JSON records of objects
↓
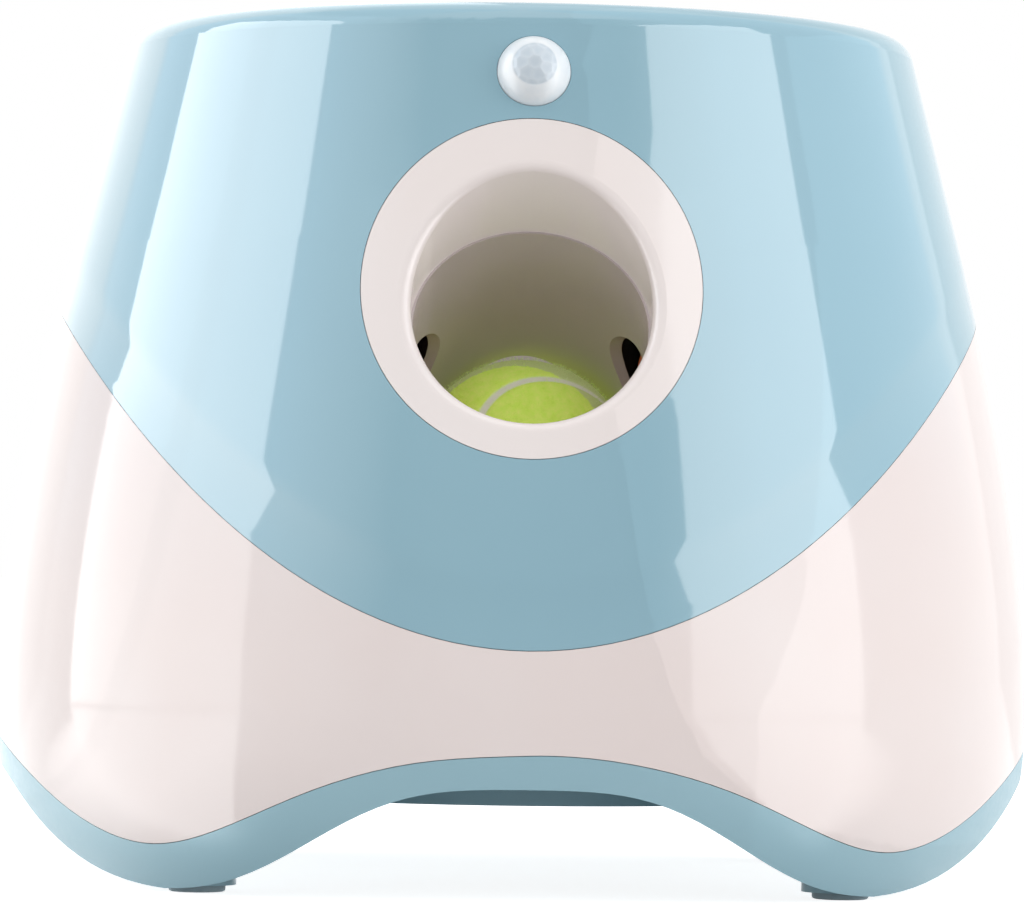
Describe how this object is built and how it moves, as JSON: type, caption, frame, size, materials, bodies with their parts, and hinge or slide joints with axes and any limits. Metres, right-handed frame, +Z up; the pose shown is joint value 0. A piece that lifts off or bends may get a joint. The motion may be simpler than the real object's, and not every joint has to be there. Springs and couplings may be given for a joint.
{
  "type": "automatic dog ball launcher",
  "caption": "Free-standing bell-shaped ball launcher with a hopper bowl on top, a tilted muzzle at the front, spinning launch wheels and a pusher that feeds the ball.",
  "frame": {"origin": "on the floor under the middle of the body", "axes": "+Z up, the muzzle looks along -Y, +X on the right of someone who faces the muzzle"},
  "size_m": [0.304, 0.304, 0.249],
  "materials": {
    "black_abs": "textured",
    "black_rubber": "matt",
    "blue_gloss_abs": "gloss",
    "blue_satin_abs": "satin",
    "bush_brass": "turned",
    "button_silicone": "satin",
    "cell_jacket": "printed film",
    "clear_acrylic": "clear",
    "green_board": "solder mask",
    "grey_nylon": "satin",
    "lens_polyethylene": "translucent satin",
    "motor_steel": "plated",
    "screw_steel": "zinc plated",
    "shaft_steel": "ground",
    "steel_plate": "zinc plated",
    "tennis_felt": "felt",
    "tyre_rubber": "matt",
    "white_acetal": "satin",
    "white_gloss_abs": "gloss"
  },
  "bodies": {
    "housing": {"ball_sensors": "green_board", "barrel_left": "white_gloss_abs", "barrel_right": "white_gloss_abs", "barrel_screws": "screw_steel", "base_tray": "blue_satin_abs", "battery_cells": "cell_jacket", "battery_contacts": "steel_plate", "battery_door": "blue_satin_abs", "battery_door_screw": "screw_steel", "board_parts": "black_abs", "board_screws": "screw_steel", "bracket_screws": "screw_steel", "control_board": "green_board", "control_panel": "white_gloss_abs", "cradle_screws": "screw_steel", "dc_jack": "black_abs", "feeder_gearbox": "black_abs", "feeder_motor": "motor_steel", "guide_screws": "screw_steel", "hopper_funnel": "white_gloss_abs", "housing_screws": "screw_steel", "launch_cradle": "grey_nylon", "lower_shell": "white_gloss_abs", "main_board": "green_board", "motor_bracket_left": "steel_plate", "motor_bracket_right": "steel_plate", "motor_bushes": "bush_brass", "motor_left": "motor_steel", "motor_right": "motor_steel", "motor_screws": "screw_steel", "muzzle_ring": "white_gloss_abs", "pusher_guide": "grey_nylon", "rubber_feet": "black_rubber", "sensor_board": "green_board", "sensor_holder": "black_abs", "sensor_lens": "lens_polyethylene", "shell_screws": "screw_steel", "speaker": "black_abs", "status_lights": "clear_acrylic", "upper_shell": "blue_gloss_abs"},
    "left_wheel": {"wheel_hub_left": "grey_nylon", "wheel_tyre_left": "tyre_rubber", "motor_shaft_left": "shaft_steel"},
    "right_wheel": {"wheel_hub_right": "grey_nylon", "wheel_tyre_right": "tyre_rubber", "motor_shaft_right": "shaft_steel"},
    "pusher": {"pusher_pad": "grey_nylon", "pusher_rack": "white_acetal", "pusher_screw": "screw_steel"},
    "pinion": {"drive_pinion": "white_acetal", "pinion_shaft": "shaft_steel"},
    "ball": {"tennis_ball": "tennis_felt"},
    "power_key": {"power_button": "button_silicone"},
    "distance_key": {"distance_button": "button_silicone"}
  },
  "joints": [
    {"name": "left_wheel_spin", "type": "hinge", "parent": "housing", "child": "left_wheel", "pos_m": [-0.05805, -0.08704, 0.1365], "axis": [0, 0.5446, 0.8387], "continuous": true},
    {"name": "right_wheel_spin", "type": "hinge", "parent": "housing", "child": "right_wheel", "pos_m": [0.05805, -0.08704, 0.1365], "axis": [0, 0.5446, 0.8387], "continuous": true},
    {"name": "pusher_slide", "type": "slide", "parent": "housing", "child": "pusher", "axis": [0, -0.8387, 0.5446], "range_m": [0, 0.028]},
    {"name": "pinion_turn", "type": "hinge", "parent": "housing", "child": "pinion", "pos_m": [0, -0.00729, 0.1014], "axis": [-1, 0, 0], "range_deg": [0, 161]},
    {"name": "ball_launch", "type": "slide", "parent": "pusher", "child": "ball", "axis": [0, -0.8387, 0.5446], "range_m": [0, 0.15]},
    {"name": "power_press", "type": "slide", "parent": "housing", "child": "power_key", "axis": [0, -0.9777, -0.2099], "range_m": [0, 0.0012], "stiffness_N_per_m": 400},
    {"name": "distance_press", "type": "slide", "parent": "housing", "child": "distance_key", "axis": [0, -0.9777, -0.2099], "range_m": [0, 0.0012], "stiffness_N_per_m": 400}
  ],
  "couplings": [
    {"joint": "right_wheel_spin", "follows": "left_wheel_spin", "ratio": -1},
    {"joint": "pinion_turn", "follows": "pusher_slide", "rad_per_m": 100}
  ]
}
↑
↓
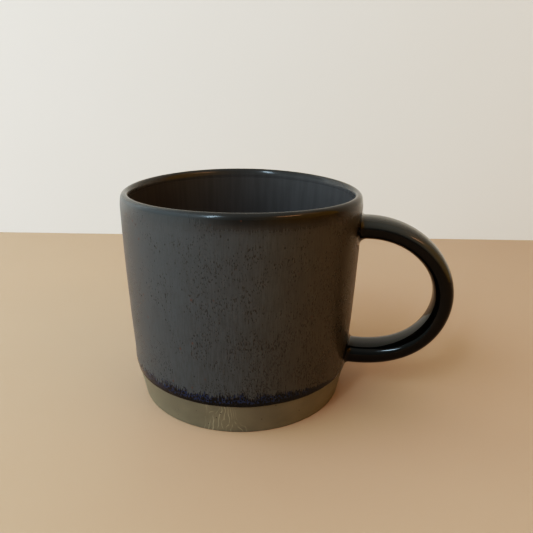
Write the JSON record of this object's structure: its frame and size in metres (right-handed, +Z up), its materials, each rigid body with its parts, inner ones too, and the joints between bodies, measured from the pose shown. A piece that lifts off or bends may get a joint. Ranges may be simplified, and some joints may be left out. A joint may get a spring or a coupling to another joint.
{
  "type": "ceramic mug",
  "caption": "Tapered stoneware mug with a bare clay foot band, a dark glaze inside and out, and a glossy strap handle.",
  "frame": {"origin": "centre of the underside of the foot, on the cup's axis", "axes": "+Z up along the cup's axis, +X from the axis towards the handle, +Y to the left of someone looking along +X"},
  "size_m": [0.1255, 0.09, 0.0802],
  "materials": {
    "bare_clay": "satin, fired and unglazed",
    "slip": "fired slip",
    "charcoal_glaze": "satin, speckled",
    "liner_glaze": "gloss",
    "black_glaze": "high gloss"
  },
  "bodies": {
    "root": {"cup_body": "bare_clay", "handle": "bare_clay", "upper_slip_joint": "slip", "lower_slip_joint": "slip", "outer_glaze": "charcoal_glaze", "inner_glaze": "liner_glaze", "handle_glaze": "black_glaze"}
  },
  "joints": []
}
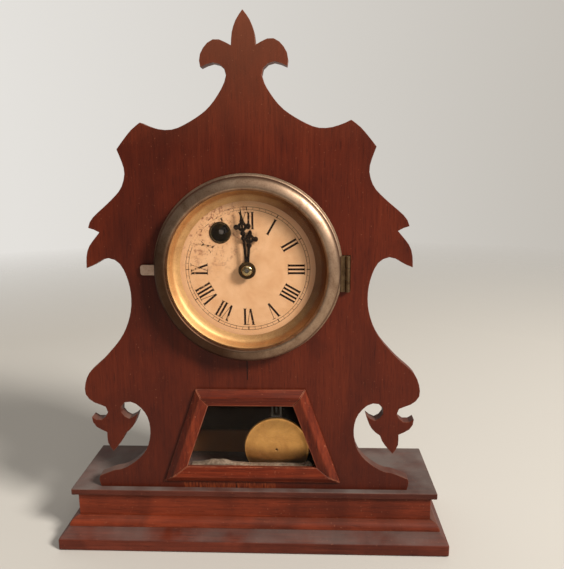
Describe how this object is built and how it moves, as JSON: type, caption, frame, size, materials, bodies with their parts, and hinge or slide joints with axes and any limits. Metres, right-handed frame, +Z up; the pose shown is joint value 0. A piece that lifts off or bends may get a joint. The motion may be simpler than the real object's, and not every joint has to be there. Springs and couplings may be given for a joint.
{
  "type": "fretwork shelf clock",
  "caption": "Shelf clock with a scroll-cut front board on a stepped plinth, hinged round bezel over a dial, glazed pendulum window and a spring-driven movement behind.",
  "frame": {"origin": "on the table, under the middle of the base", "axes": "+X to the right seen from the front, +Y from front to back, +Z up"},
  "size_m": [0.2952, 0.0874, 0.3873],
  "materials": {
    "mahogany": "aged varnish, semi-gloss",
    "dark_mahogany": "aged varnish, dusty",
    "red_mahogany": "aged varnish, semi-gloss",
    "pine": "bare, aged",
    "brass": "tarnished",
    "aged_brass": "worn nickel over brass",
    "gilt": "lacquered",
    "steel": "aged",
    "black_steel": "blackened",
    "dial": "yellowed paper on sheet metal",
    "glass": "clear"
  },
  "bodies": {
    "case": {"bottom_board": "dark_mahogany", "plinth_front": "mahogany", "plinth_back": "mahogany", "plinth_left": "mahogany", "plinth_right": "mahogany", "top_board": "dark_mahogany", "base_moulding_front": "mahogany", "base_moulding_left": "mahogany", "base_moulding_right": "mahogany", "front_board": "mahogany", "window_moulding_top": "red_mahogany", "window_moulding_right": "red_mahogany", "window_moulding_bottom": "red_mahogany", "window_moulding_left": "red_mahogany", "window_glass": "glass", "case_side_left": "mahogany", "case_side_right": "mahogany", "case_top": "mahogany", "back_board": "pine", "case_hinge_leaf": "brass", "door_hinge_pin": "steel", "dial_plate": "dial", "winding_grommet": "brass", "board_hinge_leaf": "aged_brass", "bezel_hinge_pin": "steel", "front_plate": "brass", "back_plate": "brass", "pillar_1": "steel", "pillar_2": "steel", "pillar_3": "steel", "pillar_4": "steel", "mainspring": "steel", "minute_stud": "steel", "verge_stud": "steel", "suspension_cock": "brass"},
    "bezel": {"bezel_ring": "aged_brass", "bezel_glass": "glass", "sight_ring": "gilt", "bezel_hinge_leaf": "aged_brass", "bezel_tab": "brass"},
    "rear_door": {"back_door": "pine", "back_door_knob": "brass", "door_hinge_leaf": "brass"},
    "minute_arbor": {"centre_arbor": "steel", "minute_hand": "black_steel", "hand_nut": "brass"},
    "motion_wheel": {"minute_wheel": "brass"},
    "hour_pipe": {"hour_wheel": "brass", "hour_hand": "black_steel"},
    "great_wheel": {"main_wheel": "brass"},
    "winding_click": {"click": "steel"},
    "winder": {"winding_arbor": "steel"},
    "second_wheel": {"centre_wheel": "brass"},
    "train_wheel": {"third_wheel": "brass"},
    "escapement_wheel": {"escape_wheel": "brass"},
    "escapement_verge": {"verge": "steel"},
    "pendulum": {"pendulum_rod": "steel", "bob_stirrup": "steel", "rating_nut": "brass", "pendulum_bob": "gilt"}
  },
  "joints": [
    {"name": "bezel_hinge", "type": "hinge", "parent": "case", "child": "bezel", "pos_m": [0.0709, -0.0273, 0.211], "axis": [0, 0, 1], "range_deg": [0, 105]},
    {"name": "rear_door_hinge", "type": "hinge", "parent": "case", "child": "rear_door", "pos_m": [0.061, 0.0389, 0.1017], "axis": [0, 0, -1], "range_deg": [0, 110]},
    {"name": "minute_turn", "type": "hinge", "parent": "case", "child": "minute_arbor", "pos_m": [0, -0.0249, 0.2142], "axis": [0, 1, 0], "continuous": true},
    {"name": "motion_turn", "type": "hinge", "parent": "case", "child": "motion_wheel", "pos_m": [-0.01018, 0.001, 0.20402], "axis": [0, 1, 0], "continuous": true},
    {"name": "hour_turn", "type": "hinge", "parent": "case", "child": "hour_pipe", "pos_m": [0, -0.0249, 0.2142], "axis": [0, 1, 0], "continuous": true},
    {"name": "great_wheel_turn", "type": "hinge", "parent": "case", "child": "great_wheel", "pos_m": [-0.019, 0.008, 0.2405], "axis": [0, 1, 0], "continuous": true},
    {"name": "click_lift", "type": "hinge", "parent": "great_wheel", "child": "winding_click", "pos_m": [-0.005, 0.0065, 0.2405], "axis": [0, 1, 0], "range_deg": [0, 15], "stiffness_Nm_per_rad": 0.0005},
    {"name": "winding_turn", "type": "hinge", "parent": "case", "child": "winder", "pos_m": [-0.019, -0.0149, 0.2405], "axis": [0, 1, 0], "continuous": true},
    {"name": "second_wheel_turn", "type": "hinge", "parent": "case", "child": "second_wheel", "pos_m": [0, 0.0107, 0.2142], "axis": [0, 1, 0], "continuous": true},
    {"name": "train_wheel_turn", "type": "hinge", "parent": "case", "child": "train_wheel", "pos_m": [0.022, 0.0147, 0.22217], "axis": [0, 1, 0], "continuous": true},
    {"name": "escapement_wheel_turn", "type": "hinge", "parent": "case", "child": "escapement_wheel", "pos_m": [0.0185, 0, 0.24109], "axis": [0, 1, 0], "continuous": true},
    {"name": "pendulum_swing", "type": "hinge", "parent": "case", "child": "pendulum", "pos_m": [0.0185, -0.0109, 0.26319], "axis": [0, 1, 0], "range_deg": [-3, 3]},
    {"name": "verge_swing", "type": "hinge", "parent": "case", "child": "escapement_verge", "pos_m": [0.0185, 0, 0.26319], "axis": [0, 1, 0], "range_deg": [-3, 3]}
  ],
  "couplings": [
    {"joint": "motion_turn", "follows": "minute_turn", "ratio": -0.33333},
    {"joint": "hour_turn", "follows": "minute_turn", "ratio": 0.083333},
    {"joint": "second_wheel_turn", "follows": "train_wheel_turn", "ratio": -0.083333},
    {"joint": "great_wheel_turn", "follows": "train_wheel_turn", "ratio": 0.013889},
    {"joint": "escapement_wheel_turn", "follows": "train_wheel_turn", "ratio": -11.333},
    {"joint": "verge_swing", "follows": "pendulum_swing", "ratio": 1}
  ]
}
↑
**What needs to be done**
State the number of lines above that hold the string "from", with nothing added.

**Solved problem**
3